On September 20th, 2008 Florida State played Wake Forest at home. My wife’s family had season tickets and so we went to the game with her father, mother, and grandparents. It was a pretty benign affair, with the mighty Seminoles losing 12-3 in a kick-fest. The entire game my wife and I sat with her father, mother, and grandparents in their designated seats, leaving only to use the facilities and buy the occasional overpriced concession. We left the game to either go home directly or go out to dinner with my wife’s family.

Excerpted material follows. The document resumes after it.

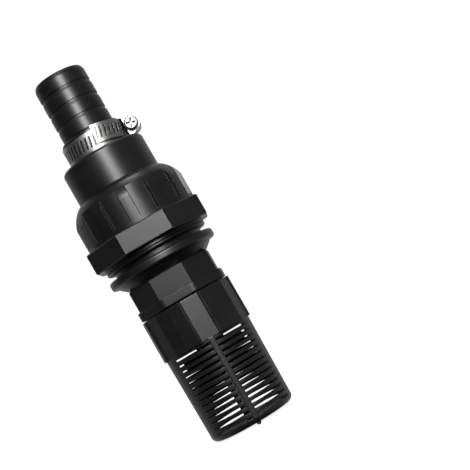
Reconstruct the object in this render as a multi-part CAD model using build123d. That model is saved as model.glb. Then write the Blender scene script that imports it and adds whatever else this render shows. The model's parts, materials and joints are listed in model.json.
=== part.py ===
"""Foot valve for a 25 mm suction hose, as separate pieces.

Frame: +Z runs up the valve's axis, from the strainer to the hose. The origin is on the axis, level
with the strainer's lowest point. The clamp screw's head points to -Y, the front. Millimetres.
"""
import os
from math import cos, pi, radians, sin

from build123d import *

os.makedirs("parts", exist_ok=True)

# ---- driving dimensions -------------------------------------------------------------------------
# overall
HOSE_BORE = 25.0           # hose that the tail fits
COLLAR_OD = 40.4           # collar round the hose tail's socket
FLUTED_OD = 54.0           # round body with the raised bars
WRENCH_AF = 56.0           # wrench octagon, across flats
FLANGE_OD = 52.6           # round flange of the lower half
NECK_AF = 39.5             # octagon neck, across flats
MOUTH_AF = 42.1            # rim at the lower half's mouth
GRIP_OD = 44.2             # strainer grip, over its ridges
PANEL_W = 8.4              # sunk panel on each side of the grip
BASKET_OD = 42.2           # strainer basket at its top
BASKET_END_OD = 41.0       # and at its closed end

# heights, from the bottom up
NUB_H = 1.1
BASKET_H = 41.9
GRIP_H = 20.3
GRIP_GAP = 0.5             # strainer grip to mouth rim, screwed home
MOUTH_H = 4.2
NECK_H = 10.3
BOWL_H = 3.8
FLANGE_H = 4.0
OPEN_NECK_H = 5.6          # flange to wrench octagon
WRENCH_H = 10.0
RIM_H = 1.8
FLUTE_H = 10.6             # straight part of the bars
DOME_H = 9.1
COLLAR_H = 16.4
LAND_H = 11.2              # plain land that the clamp sits on
TAIL_H = 29.5              # barbed length above the land

# threads and bores
PIPE_MAJOR = 33.25         # G 1 thread, both sockets
PIPE_PITCH = 2.309
PIPE_DEPTH = 1.25
CASING_THREAD = 43.8       # thread between the two halves
CASING_PITCH = 1.5
SOCKET_DEPTH = 13.0
THREAD_CLEAR = 0.075       # radial
SPIGOT_BORE = 24.0
SEAT_BORE = 26.0
CHAMBER_BORE = 40.8
TAIL_BORE = 19.5

# moving pieces
LIFT = 6.0                 # poppet travel
STEM_D = 5.0
RUNNING = 0.05             # radial clearance of a turning or sliding fit
POPPET_OD = 34.0
RETAINER_OD = 23.6
SHOULDER_D = 9.0           # stem's shoulder under the retainer, and the lower guide's hub
HUB_D = 13.0               # upper guide hub
BUSH_D = 8.0
SPRING_D = 15.2            # mean coil diameter
WIRE_D = 1.0
SPRING_TURNS = 4.5

# walls and details
BAR_COUNT = 12
BAR_W = 4.4
BAR_DEPTH = 1.9
WALL = 2.0
SLOT_PITCH = 2.83
SLOT_H = 1.12
SLOT_ROWS = 14
RIB_W = 2.8
RIB_PROUD = 0.4
INLET_OD = 30.0            # tube that hangs from the grip into the basket
INLET_H = 8.4              # its length below the grip
BRIDGE_W = 12.0            # what is left of it between its two ports
SLOT_TOP = 1.8             # grip's lower edge to the first slot row's middle
LIP_OD = 50.2              # round lip under the wrench octagon
LIP_H = 3.1
STRAINER_TURN = 6.0        # the strainer's stop, degrees round from the front
LOWER_TURN = -3.0          # the lower half's stop

# clamp
LAND_D = 28.6
BAND_W = 9.0
BAND_T = 0.6
LAP_GAP = 0.15
CLAMP_GAP = 0.45           # collar to band
SLOT_ANGLE = 8.2           # band slots, degrees apart
WORM_R = 3.1
HEAD_R = 3.2
HOUSING_L = 9.8            # along the worm
TAIL_FLANGE_H = 3.0        # tail's flange in the mouth of its socket

# ---- heights worked out from the above ----------------------------------------------------------
Z_BASKET = NUB_H
Z_GRIP = Z_BASKET + BASKET_H
Z_GRIP_TOP = Z_GRIP + GRIP_H
Z_MOUTH = Z_GRIP_TOP + GRIP_GAP
Z_NECK = Z_MOUTH + MOUTH_H
Z_BOWL = Z_NECK + NECK_H
Z_FLANGE = Z_BOWL + BOWL_H
Z_OPEN = Z_FLANGE + FLANGE_H
Z_WRENCH = Z_OPEN + OPEN_NECK_H
Z_RIM = Z_WRENCH + WRENCH_H
Z_FLUTE = Z_RIM + RIM_H
Z_DOME = Z_FLUTE + FLUTE_H
Z_COLLAR = Z_DOME + DOME_H
Z_COLLAR_TOP = Z_COLLAR + COLLAR_H
Z_LAND_TOP = Z_COLLAR_TOP + LAND_H
Z_TOP = Z_LAND_TOP + TAIL_H

WASHER_T = 1.8             # the two flat washers in the pipe sockets
GASKET_T = 1.4
PIPE_R = PIPE_MAJOR / 2
Z_STRAINER_SEAT = Z_MOUTH + SOCKET_DEPTH + 1.0     # floor of the lower socket
Z_TAIL_SEAT = Z_COLLAR_TOP - SOCKET_DEPTH          # floor of the upper socket
Z_SEAT = Z_WRENCH + 4.7                            # where the seal meets the seat
Z_SPIGOT_TOP = Z_WRENCH + 8.1                      # top of the lower half, inside the upper
Z_GASKET_TOP = Z_SPIGOT_TOP + GASKET_T
RETAINER_T = 2.2
SEAL_T = 2.2
DISC_T = 2.8
Z_DISC = Z_SEAT + SEAL_T
Z_DISC_TOP = Z_DISC + DISC_T
Z_SPRING_TOP = Z_DISC_TOP + 11.6
SPRING_WASHER_T = 0.8
Z_HUB = Z_SPRING_TOP + SPRING_WASHER_T             # underside of the guide hub
Z_GUIDE = Z_STRAINER_SEAT + 4.4                    # ledge that holds the lower guide

Z_CLAMP = Z_COLLAR_TOP + CLAMP_GAP + BAND_W / 2
BAND_R = LAND_D / 2 + BAND_T                       # outside of the first layer
LAP_R = BAND_R + LAP_GAP                           # inside of the lapping layer
WORM_X = LAP_R + BAND_T + RUNNING + WORM_R         # worm axis, parallel to Y


# ---- helpers ------------------------------------------------------------------------------------
def turned(points):
    """Solid of revolution about Z from a closed outline of (radius, height) points."""
    return revolve(make_face(Polyline(*[(r, 0, z) for r, z in points], close=True)), Axis.Z)


def ring(r_out, r_in, z0, z1):
    return turned([(r_in, z0), (r_out, z0), (r_out, z1), (r_in, z1)])


def disc(r, z0, z1):
    return Pos(0, 0, z0) * Cylinder(r, z1 - z0, align=(Align.CENTER, Align.CENTER, Align.MIN))


def bar_y(r, y0, y1, x, z):
    """Round bar along Y."""
    return Pos(x, y0, z) * Rot(-90, 0, 0) * Cylinder(r, y1 - y0, align=(Align.CENTER, Align.CENTER, Align.MIN))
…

I went back to work at the State Attorney’s office on Monday. Sometime during the day I was approached by one of the special investigators and asked to step into a spare office with him. We were on a first-name basis, since I had previously talked to him about one of my cases and he was a generally friendly guy. So I went.

“We Have You on Video”

He sat down across from me and told me to close the door. While I can’t remember all of the conversation seven years later, here’s the gist:

The investigator told me in no uncertain terms that it would be better for me if I just told him what I had done at the football game. I remember him saying that “we have you on video” and that I wouldn’t be expelled from law school if I just went ahead and confessed to what I did. He’d just tell me to clean out my desk and maybe charges wouldn’t be filed.

I started laughing. I asked him whose idea this was, because it was obviously a practical joke.

He told me he was serious, and that I should start taking this seriously if I had any sense. He was, according to him, giving me an opportunity to get this over with as painlessly as possible. He told me that if I kept lying to him it would only make it worse. He was going to get that video tape, as well talk to all the witnesses, and at that point it would be too late. He asked me if I was sure that I wanted to play it this way.

I laughed again. He looked me in the eye with a look that said “don’t say I didn’t warn you” and, at that moment I realized he was perfectly serious. I was shocked. I told him that I had no idea what he was talking about and that I hadn’t done anything other than go to the football game with my wife’s family, even though it felt like my chest was caving in. I hadn’t even had anything to drink before or after the football game, since we were spending time with my wife’s grandparents who were non-drinkers.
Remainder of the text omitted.